To sum up: within the economic and social conditions of the peasant districts, one finds no differentiation working for the higher forms of integration. There exists neither the impulse nor the possibility for the warlike subjection of neighbors. No “State” can therefore arise; and, as a matter of fact, none ever has arisen from such social conditions. Had there been no impulse from without, from groups of men nourished in a different manner, the primitive grubber would never have discovered the State.
(c) PEOPLES PRECEDING THE STATE: HERDSMEN AND VIKINGS
Herdsmen, on the contrary, even though isolated, have developed a whole series of the elements of statehood; and in the tribes which have progressed further, they have developed this in its totality, with the single exception of the last point of identification which completes the state in its modern sense, that is to say, with exception only of the definitive occupation of a circumscribed territory.
One of these elements is an economic one. Even without the intervention of extra-economic force, there may still develop among herdsmen a sufficiently marked differentiation of property and income. Assuming that, at the start, there was complete equality in the number of cattle, yet within a short time, the one man may be richer and the other poorer. An especially clever breeder will see his herd increase rapidly, while an especially careful watchman and bold hunter will preserve his from decimation by beasts of prey. The element of luck also affects the result. One of these herders finds an especially good grazing ground and healthful watering places; the other one loses his entire stock through pestilence, or through a snowfall or a sandstorm.
Distinctions in fortune quickly bring about class distinctions. The herdsman who has lost all must hire himself to the rich man; and sinking thus under the other, become dependent on him. Wherever herdsmen live, from all three parts of the ancient world, we find the same story. Meitzen reports of the Lapps, nomadic in Norway: “Three hundred reindeer sufficed for one family; who owned only a hundred must enter the service of the richer, whose herds ran up to a thousand head.”[6] The same writer, speaking of the Central Asiatic Nomads, says: “A family required three hundred head of cattle for comfort; one hundred head is poverty, followed by a life of debt. The servant must cultivate the lands of the lord.”[7] Ratzel reports concerning the Hottentots of Africa a form of “commendatio”: “The poor man endeavors to hire himself to the rich man, his only object being to obtain cattle.”[8] Laveleye, who reports the same circumstances from Ireland, traces the origin and the name of the feudal system (système féodal) to the loaning of cattle by the rich to the poor members of the tribe; accordingly, a “fee-od” (owning of cattle) was the first feud whereby so long as the debt existed the magnate bound the small owner to himself as “his man.”
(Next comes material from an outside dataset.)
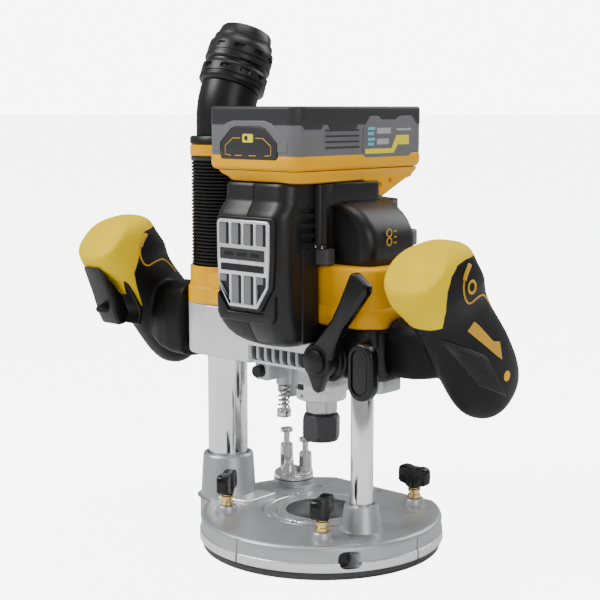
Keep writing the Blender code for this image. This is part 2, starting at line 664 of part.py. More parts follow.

We can only hint at the methods whereby, even in peaceable associations of herdsmen, this economic and consequent social differentiation may have been furthered by the connection of the patriarchate with the offices of supreme and sacrificial priesthood if the wise old men used cleverly the superstition of their clan associates. But this differentiation, so long as it is unaffected by the political means, operates within very modest bounds. Cleverness and efficiency are not hereditary with any degree of certainty. The largest herd will be split up if many heirs grow up in one tent, and fortune is tricky. In our own day, the richest man among the Lapps of Sweden, in the shortest possible time, has been reduced to such complete poverty that the government has had to support him. All these causes bring it about that the original condition of economic and social equality is always approximately restored. “The more peaceable, aboriginal, and genuine the nomad is, the smaller are the tangible differences of possession. It is touching to note the pleasure with which an old prince of the Tsaidam Mongols accepts his tribute or gift, consisting of a handful of tobacco, a piece of sugar, and twenty-five kopeks.”[9]
This equality is destroyed permanently and in greater degree by the political means. “Where war is carried on and booty acquired, greater differences arise, which find their expression in the ownership of slaves, women, arms and spirited mounts.”[10]
The ownership of slaves! The nomad is the inventor of slavery, and thereby has created the seedling of the state, the first economic exploitation of man by man.